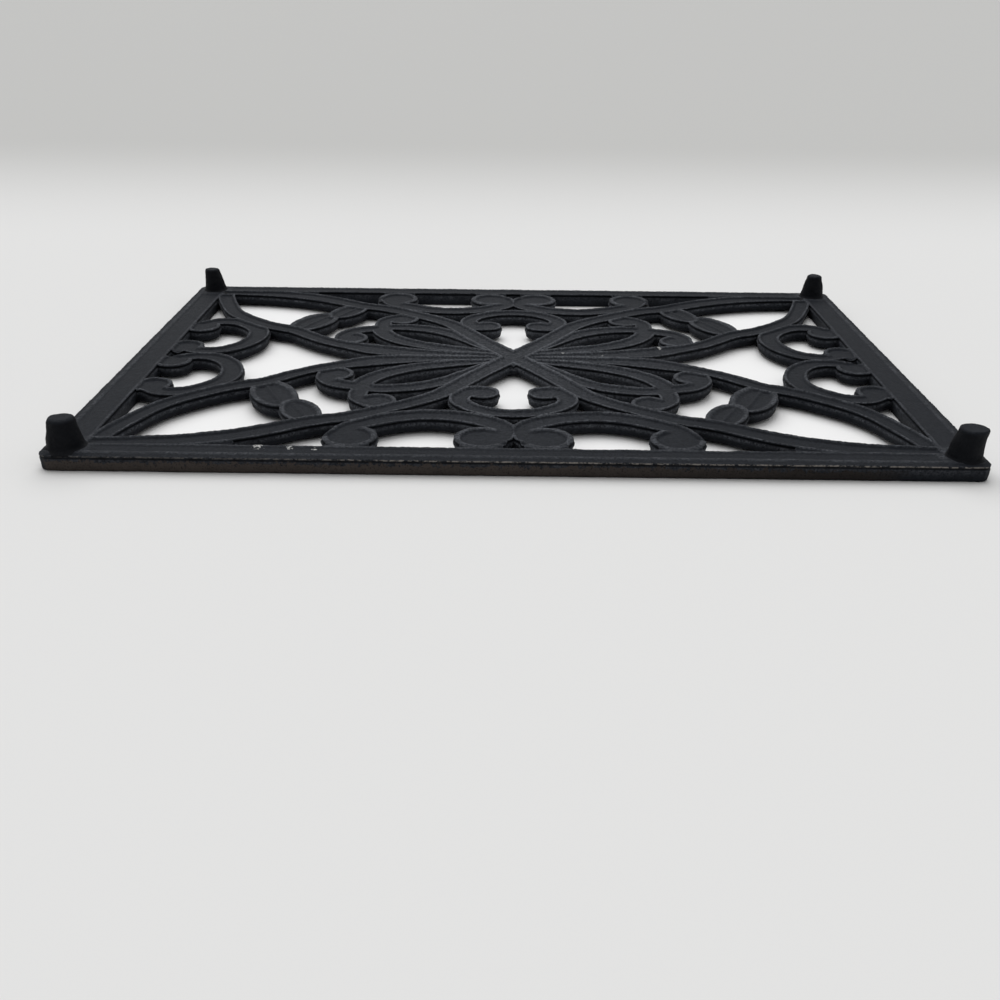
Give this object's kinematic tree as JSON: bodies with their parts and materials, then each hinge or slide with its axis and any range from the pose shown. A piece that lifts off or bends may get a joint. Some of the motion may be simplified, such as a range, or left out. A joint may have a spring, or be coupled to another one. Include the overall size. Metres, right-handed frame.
{
  "type": "cast iron trivet",
  "caption": "Rectangular openwork trivet in black cast iron: symmetrical leaf and scroll bands inside a plain rail, on short round feet at the corners.",
  "frame": {"origin": "centre of the outline on the plane of the decorated face, which lies on the table as pictured", "axes": "+X along the long side, +Y from the front rail to the back rail, +Z from the decorated face to the tips of the feet"},
  "size_m": [0.255, 0.175, 0.0135],
  "materials": {
    "scroll_iron": "matte black paint, rough casting",
    "rail_iron": "matte black paint, worn along the edge",
    "foot_iron": "matte black paint"
  },
  "bodies": {
    "root": {"front_rail": "rail_iron", "back_rail": "rail_iron", "left_rail": "rail_iron", "right_rail": "rail_iron", "boss": "scroll_iron", "middle_scroll_front": "scroll_iron", "middle_scroll_back": "scroll_iron", "foot_front_left": "foot_iron", "foot_front_right": "foot_iron", "foot_back_left": "foot_iron", "foot_back_right": "foot_iron", "arm_front_left": "scroll_iron", "arm_front_right": "scroll_iron", "arm_back_left": "scroll_iron", "arm_back_right": "scroll_iron", "arc_front_left": "scroll_iron", "arc_front_right": "scroll_iron", "arc_back_left": "scroll_iron", "arc_back_right": "scroll_iron", "wing_front_left": "scroll_iron", "wing_front_right": "scroll_iron", "wing_back_left": "scroll_iron", "wing_back_right": "scroll_iron", "end_arc_front_left": "scroll_iron", "end_arc_front_right": "scroll_iron", "end_arc_back_left": "scroll_iron", "end_arc_back_right": "scroll_iron", "petal_front_left": "scroll_iron", "petal_front_right": "scroll_iron", "petal_back_left": "scroll_iron", "petal_back_right": "scroll_iron", "leaves_front_left": "scroll_iron", "leaves_front_right": "scroll_iron", "leaves_back_left": "scroll_iron", "leaves_back_right": "scroll_iron", "long_scroll_front_left": "scroll_iron", "long_scroll_front_right": "scroll_iron", "long_scroll_back_left": "scroll_iron", "long_scroll_back_right": "scroll_iron", "end_scroll_front_left": "scroll_iron", "end_scroll_front_right": "scroll_iron", "end_scroll_back_left": "scroll_iron", "end_scroll_back_right": "scroll_iron"}
  },
  "joints": []
}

++++++++++

● **AIM**
Extract all the material, leaving every line as it is.

● **OUTPUT FOR THIS TASK**
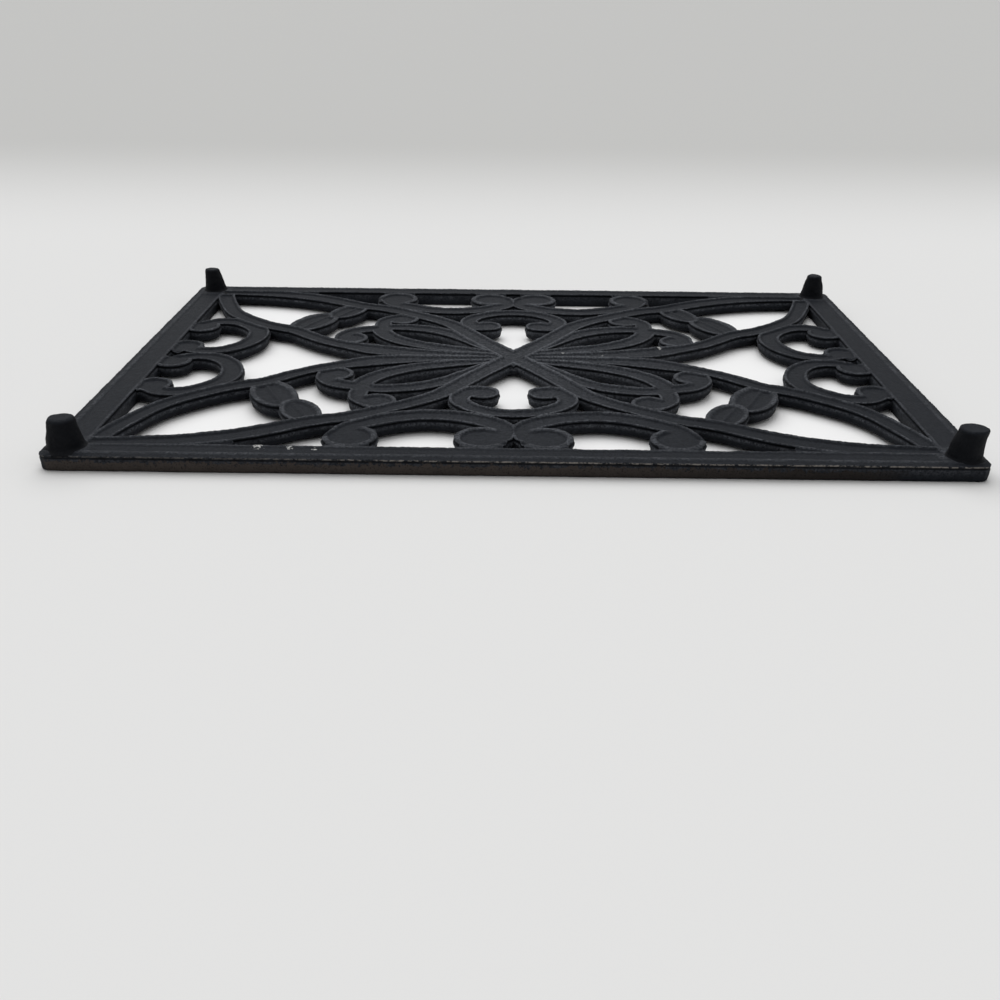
Give this object's kinematic tree as JSON: bodies with their parts and materials, then each hinge or slide with its axis and any range from the pose shown. A piece that lifts off or bends may get a joint. Some of the motion may be simplified, such as a range, or left out. A joint may have a spring, or be coupled to another one. Include the overall size. Metres, right-handed frame.
{
  "type": "cast iron trivet",
  "caption": "Rectangular openwork trivet in black cast iron: symmetrical leaf and scroll bands inside a plain rail, on short round feet at the corners.",
  "frame": {"origin": "centre of the outline on the plane of the decorated face, which lies on the table as pictured", "axes": "+X along the long side, +Y from the front rail to the back rail, +Z from the decorated face to the tips of the feet"},
  "size_m": [0.255, 0.175, 0.0135],
  "materials": {
    "scroll_iron": "matte black paint, rough casting",
    "rail_iron": "matte black paint, worn along the edge",
    "foot_iron": "matte black paint"
  },
  "bodies": {
    "root": {"front_rail": "rail_iron", "back_rail": "rail_iron", "left_rail": "rail_iron", "right_rail": "rail_iron", "boss": "scroll_iron", "middle_scroll_front": "scroll_iron", "middle_scroll_back": "scroll_iron", "foot_front_left": "foot_iron", "foot_front_right": "foot_iron", "foot_back_left": "foot_iron", "foot_back_right": "foot_iron", "arm_front_left": "scroll_iron", "arm_front_right": "scroll_iron", "arm_back_left": "scroll_iron", "arm_back_right": "scroll_iron", "arc_front_left": "scroll_iron", "arc_front_right": "scroll_iron", "arc_back_left": "scroll_iron", "arc_back_right": "scroll_iron", "wing_front_left": "scroll_iron", "wing_front_right": "scroll_iron", "wing_back_left": "scroll_iron", "wing_back_right": "scroll_iron", "end_arc_front_left": "scroll_iron", "end_arc_front_right": "scroll_iron", "end_arc_back_left": "scroll_iron", "end_arc_back_right": "scroll_iron", "petal_front_left": "scroll_iron", "petal_front_right": "scroll_iron", "petal_back_left": "scroll_iron", "petal_back_right": "scroll_iron", "leaves_front_left": "scroll_iron", "leaves_front_right": "scroll_iron", "leaves_back_left": "scroll_iron", "leaves_back_right": "scroll_iron", "long_scroll_front_left": "scroll_iron", "long_scroll_front_right": "scroll_iron", "long_scroll_back_left": "scroll_iron", "long_scroll_back_right": "scroll_iron", "end_scroll_front_left": "scroll_iron", "end_scroll_front_right": "scroll_iron", "end_scroll_back_left": "scroll_iron", "end_scroll_back_right": "scroll_iron"}
  },
  "joints": []
}